**Prompt**
The records follow. Print, word for word, the first line through the "self.count += rows * columns" line.

**CAD and scene scripts**
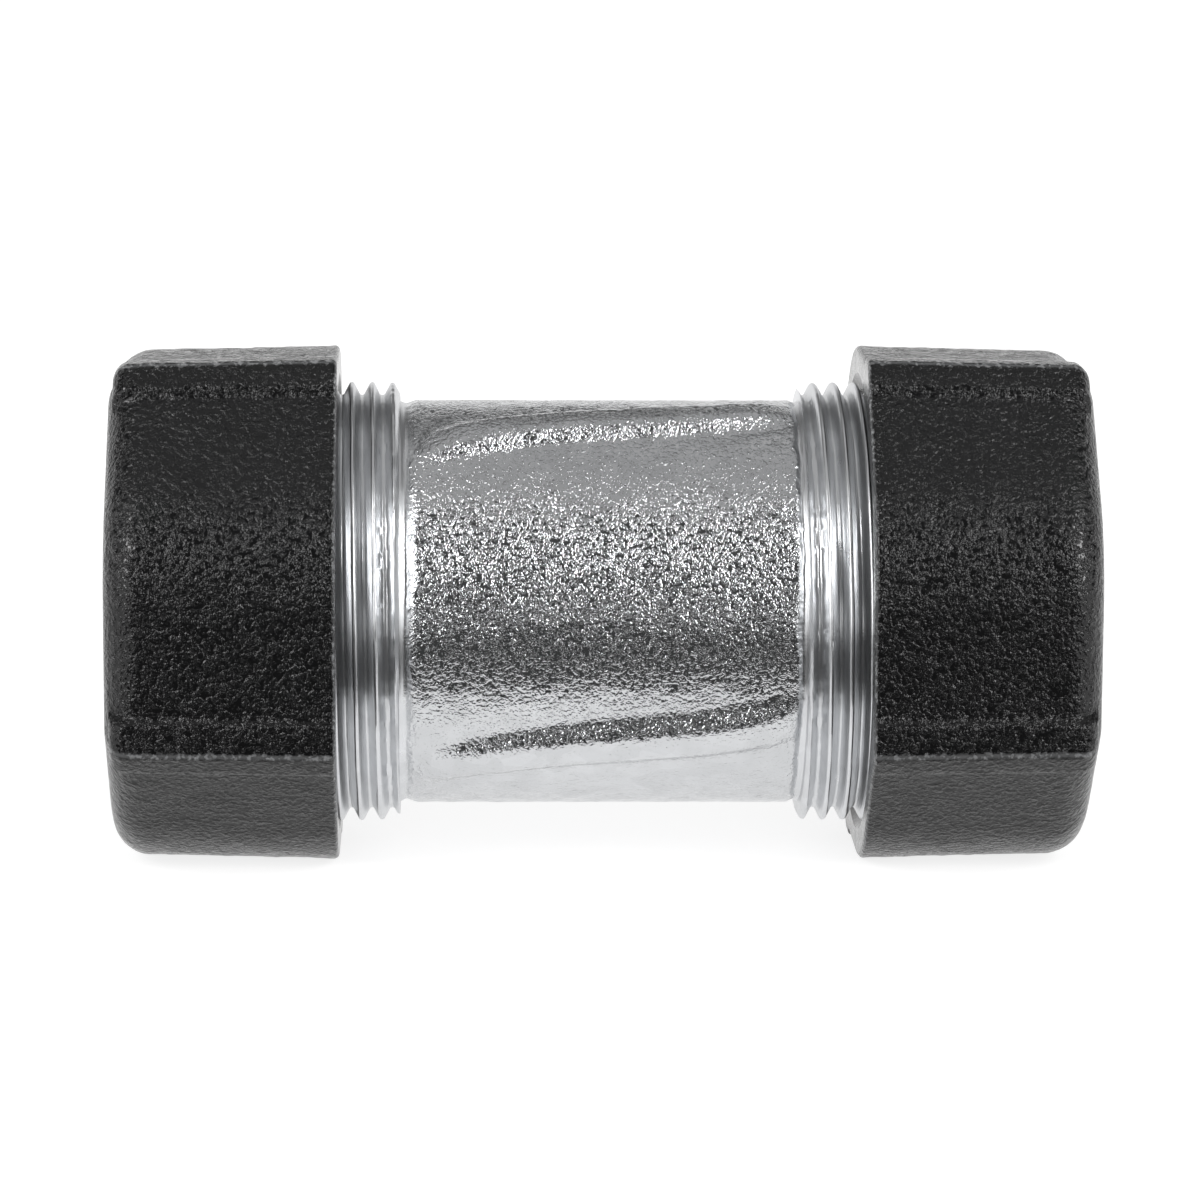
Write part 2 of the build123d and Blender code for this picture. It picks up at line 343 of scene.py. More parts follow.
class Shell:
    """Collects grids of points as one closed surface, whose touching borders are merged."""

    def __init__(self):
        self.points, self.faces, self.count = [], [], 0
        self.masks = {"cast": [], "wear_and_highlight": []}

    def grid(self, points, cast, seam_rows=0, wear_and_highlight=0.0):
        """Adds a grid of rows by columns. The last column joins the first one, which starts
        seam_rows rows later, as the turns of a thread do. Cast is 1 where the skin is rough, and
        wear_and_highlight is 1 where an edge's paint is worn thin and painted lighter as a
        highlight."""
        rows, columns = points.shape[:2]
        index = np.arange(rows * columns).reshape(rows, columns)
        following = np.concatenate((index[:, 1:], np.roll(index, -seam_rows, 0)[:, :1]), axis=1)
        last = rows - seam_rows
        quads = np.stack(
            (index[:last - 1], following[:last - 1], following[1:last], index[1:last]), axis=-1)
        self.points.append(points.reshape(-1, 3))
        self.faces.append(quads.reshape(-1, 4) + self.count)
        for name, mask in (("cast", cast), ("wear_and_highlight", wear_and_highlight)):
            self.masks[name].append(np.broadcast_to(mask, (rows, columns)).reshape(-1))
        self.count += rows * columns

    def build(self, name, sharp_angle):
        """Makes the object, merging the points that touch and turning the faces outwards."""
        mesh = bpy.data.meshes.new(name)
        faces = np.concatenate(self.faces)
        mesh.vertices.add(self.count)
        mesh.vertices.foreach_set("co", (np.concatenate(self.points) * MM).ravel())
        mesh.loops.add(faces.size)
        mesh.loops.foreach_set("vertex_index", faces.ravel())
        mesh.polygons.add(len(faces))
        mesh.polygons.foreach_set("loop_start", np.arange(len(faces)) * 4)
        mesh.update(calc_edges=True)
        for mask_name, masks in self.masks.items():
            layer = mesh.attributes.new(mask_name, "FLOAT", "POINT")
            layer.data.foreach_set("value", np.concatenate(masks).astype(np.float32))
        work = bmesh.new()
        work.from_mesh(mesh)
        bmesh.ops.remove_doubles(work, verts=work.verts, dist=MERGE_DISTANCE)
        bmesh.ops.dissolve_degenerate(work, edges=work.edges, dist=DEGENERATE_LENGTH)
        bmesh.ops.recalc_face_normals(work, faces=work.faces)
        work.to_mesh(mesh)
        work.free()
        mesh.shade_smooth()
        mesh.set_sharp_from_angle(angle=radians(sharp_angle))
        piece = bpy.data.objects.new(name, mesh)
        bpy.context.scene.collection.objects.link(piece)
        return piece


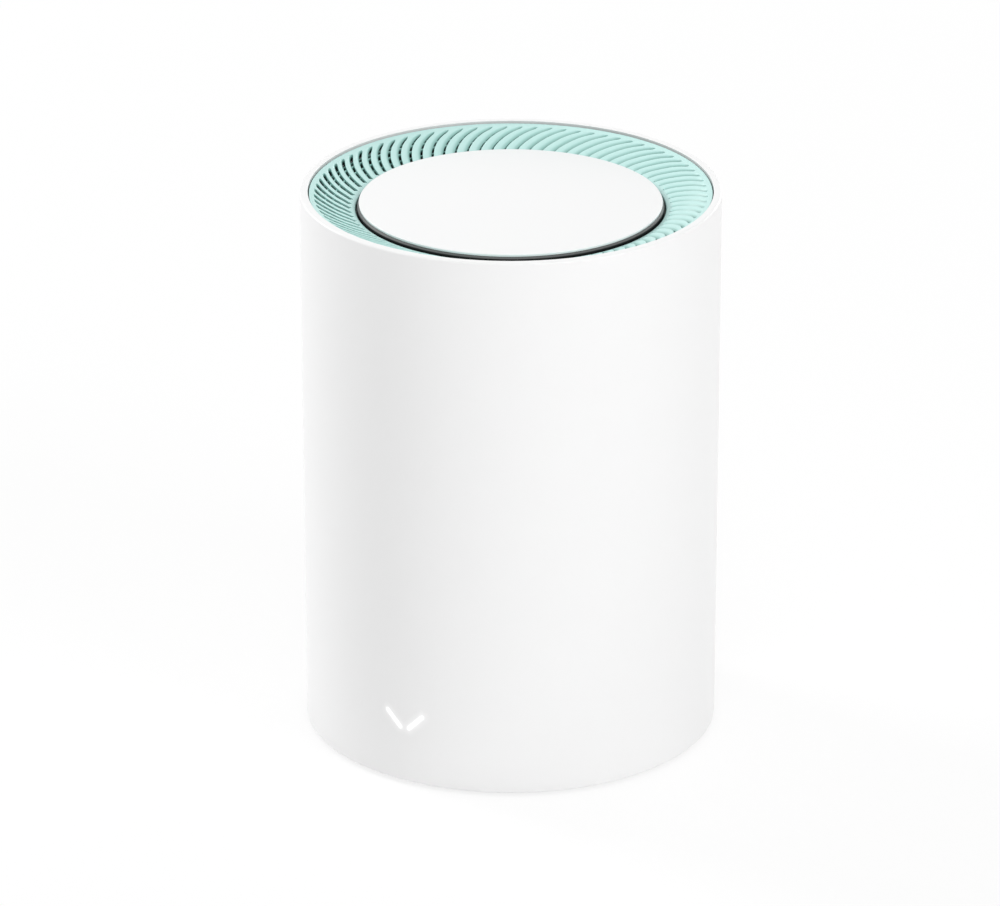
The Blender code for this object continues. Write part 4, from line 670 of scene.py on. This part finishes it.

**Task result**
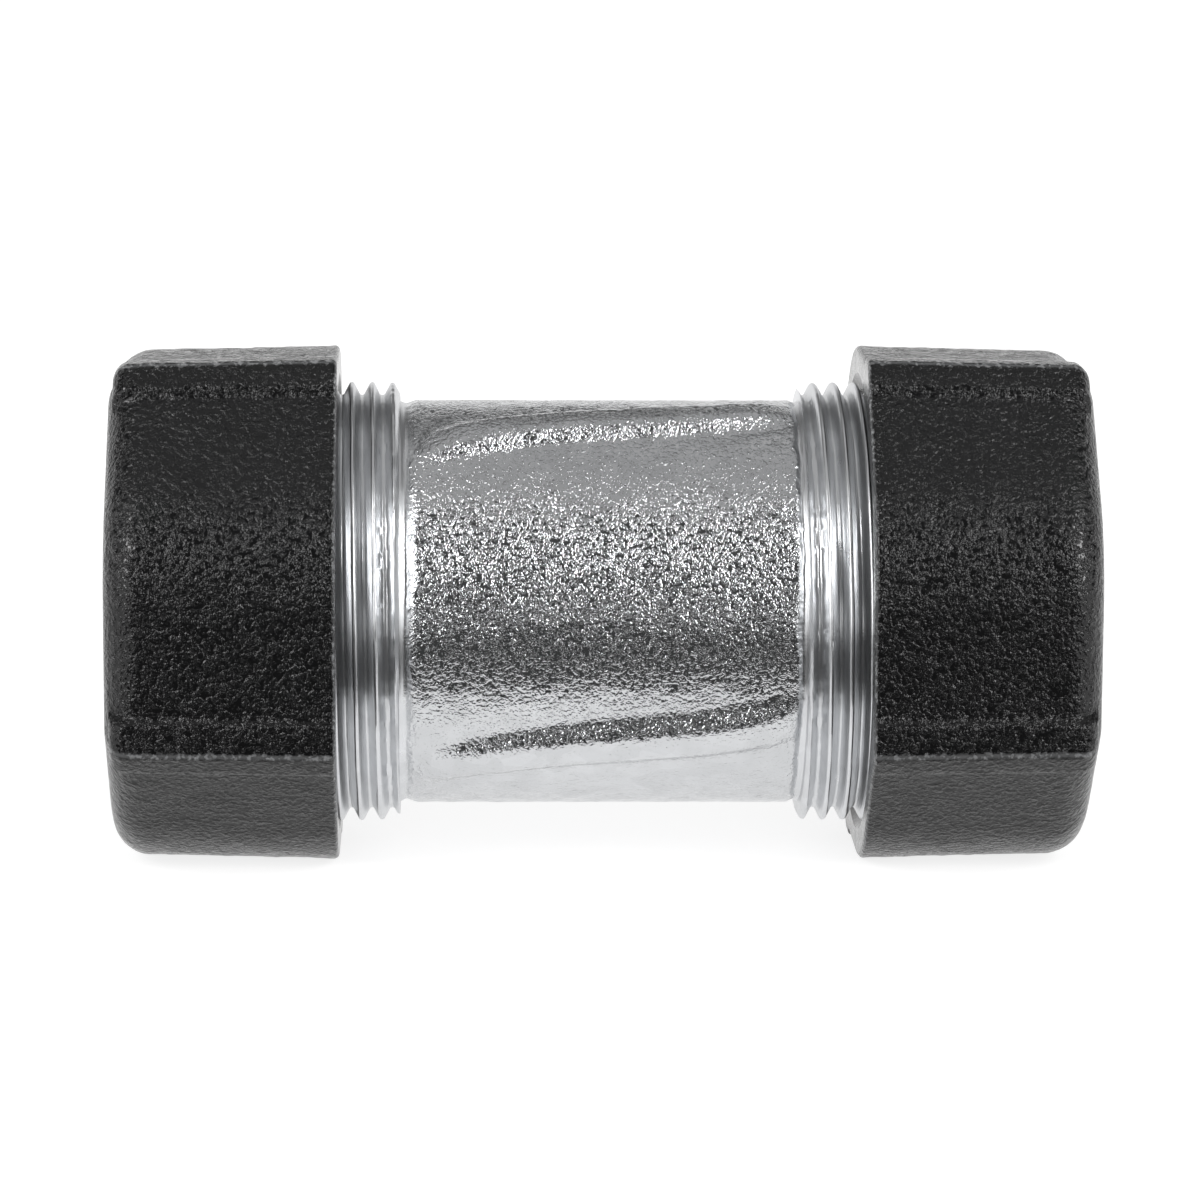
Write part 2 of the build123d and Blender code for this picture. It picks up at line 343 of scene.py. More parts follow.
class Shell:
    """Collects grids of points as one closed surface, whose touching borders are merged."""

    def __init__(self):
        self.points, self.faces, self.count = [], [], 0
        self.masks = {"cast": [], "wear_and_highlight": []}

    def grid(self, points, cast, seam_rows=0, wear_and_highlight=0.0):
        """Adds a grid of rows by columns. The last column joins the first one, which starts
        seam_rows rows later, as the turns of a thread do. Cast is 1 where the skin is rough, and
        wear_and_highlight is 1 where an edge's paint is worn thin and painted lighter as a
        highlight."""
        rows, columns = points.shape[:2]
        index = np.arange(rows * columns).reshape(rows, columns)
        following = np.concatenate((index[:, 1:], np.roll(index, -seam_rows, 0)[:, :1]), axis=1)
        last = rows - seam_rows
        quads = np.stack(
            (index[:last - 1], following[:last - 1], following[1:last], index[1:last]), axis=-1)
        self.points.append(points.reshape(-1, 3))
        self.faces.append(quads.reshape(-1, 4) + self.count)
        for name, mask in (("cast", cast), ("wear_and_highlight", wear_and_highlight)):
            self.masks[name].append(np.broadcast_to(mask, (rows, columns)).reshape(-1))
        self.count += rows * columns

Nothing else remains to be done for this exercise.